Now all he had to do was take the Pacific Classic to gain sole possession of the record. Mott shipped Cigar straight from Chicago to Saratoga, in upstate New York. The horse's growing celebrity was never clearer than it was at 6:45 a.m. on Aug. 7, when more than 5,000 people showed up to see him in his final Eastern workout. The fans were lined five deep around the clubhouse turn and along the homestretch fence. When Cigar left the next morning for Del Mar, he had never seemed sharper.

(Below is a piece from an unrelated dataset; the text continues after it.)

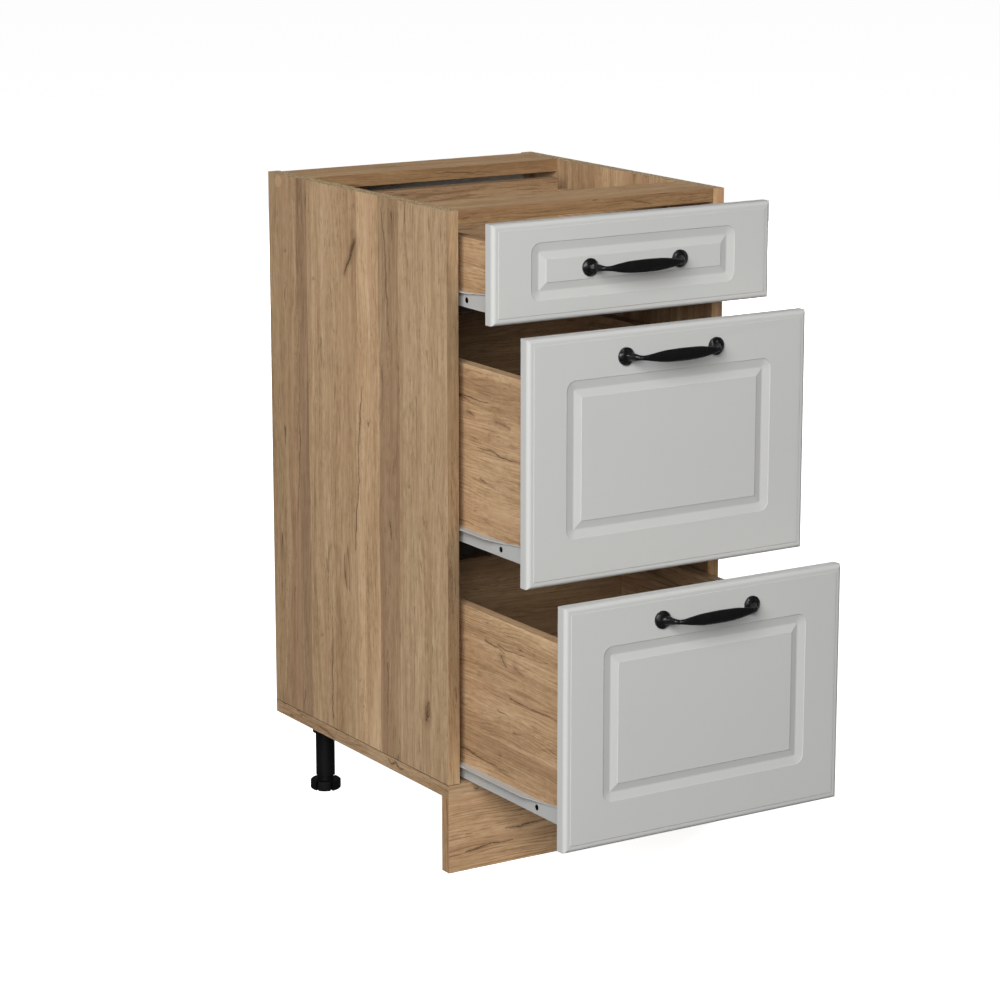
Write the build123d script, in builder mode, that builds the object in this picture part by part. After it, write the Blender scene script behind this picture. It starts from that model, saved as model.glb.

The 44,181 souls who squeezed into the track by the Pacific had come to witness a coronation. Mott had trained and managed Cigar brilliantly through his 16-race streak, and Bailey had been flawless on his back. But nothing could have prepared them for what developed on the first turn at Del Mar. Trainer Richard Mandella had a potent one-two punch waiting for Cigar—even after Soul of the Matter, his most accomplished runner, was scratched from the race on Wednesday with a career-ending ligament injury. Mandella had intended to send Siphon to the lead and save his stretch-running Dare And Go for a late charge. Cigar was stalking Siphon, the natural speed in the race, when, to make his task even tougher, Dramatic Gold ranged up on the outside. Siphon was clearly Cigar's most dangerous foe; an extremely fast sprinter, he had recently won the 1¼-mile Hollywood Gold Cup by getting loose on the lead. So Bailey was suddenly faced with a fateful choice. "I contemplated taking Cigar back at the first turn," the jockey would say afterward, but he rejected the idea out of hand. No, he would let his horse run to keep Siphon honest and to avoid being boxed in by Dramatic Gold. So Cigar began to press too heated a pace. Dramatic Gold was prompting him to run, and Cigar in turn was prompting Siphon, who was rushing through the first half mile in a blistering :45[4/5]. Mott glanced at the Teletimer. "Too fast," he said.
By the time the horses had swept into the backstretch, Bailey was committed to the duel. At the three-quarter pole, nearing the far turn, Siphon was smoking through six furlongs in 1:09[1/5], with Cigar just a half length away, and already Bailey could feel his horse beginning to labor. In the box seats Mandella could see that Cigar was caught in a suicidal fight with Siphon. "I was surprised at how fast they were going," Mandella would say later. "Siphon is too fast to chase like that." Meanwhile Dare And Go, under Alex Solis, was running loosey-goosey.
Cigar took the lead around the last turn, but by then he was as ripe as a summer melon, and Bailey knew it. They passed the mile mark in a sizzling 1:33[3/5], just two ticks off the track mark, and Cigar was flying a very wet sail when Dare And Go came to him in the stretch.